Up and running though, the changes are immediately noticeable. Even on dry tarmac, the rear wants to step out almost all the time, and you have to be quick with the steering to prevent the car from spinning out.
The first challenge was a banked circle of low-friction Tarmac, which was being kept wet by multiple water jets. With directions by the instructor to be gentle with the controls, we undertook the banking – and immediately spun out.
With a gentler approach, the car would readily get sideways and could be held there by gentle inputs through the throttle. Whereas in a rear-wheel-drive car the slide is more progressive, the Leaf would quickly snap around and if there wasn't enough lock applied quickly enough it would spin like a top.

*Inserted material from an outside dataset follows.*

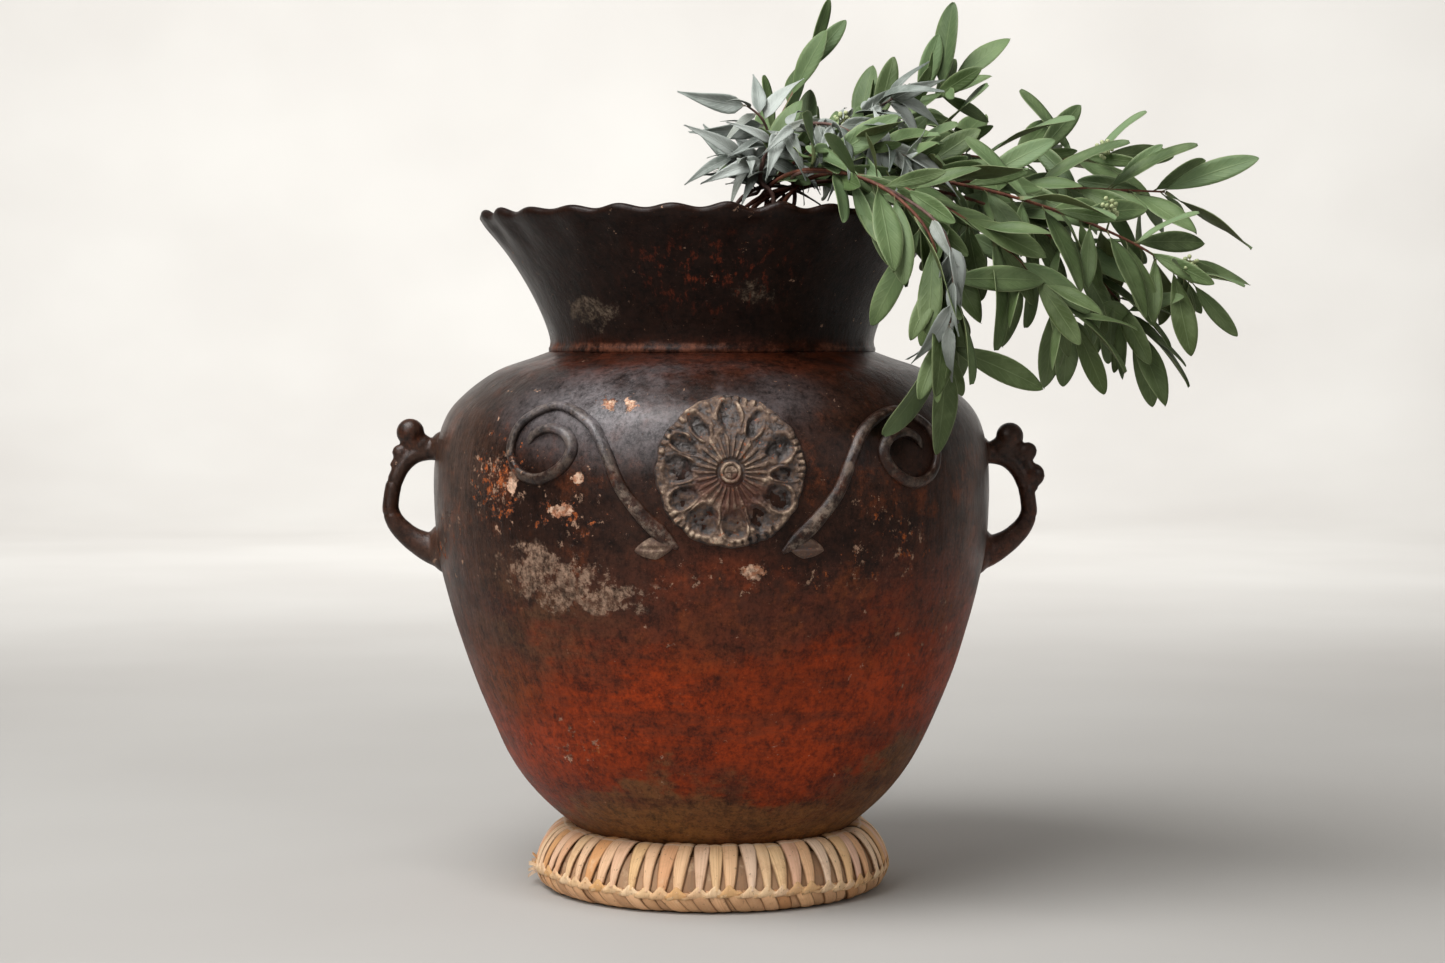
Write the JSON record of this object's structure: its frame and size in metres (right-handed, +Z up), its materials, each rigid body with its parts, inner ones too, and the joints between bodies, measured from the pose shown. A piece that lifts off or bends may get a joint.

After the banking section we were challenged to a slalom course – with a difference. Rather than weaving the car through a series of cones, we'd be avoiding large walls of water sent up from the ground by jets.
With four water walls, it meant the car was under extreme changes in dynamics. The knack to getting it round – we were told – was to take it much easier than you thought you should, and allow the car's weight to travel from side to side evenly. That said, it was still immensely difficult, with the final turn proving to be quite the challenge. This was because the car was in its final pendulum swing, and was quite tricky to gather back in to a straight line.
We were then tasked with joining the two sections together – without spinning.
The first section was the trickiest, as the water walls were large and difficult to avoid. Through those, it was straight on to the banked circuit which is where we'd got our eyes in. Once at the right angle, the Leaf was surprisingly easy to control – and we managed two full laps of the oval sideways.
The Nissan Leaf isn't known for its sporting credentials, offering drivers a low-cost motoring option rather than a high-speed experience. However, seeing one go around corners sideways showed us that it isn't all doom and gloom for fans of performance driving, and that electric cars – though not the most powerful – can be fun to drive too.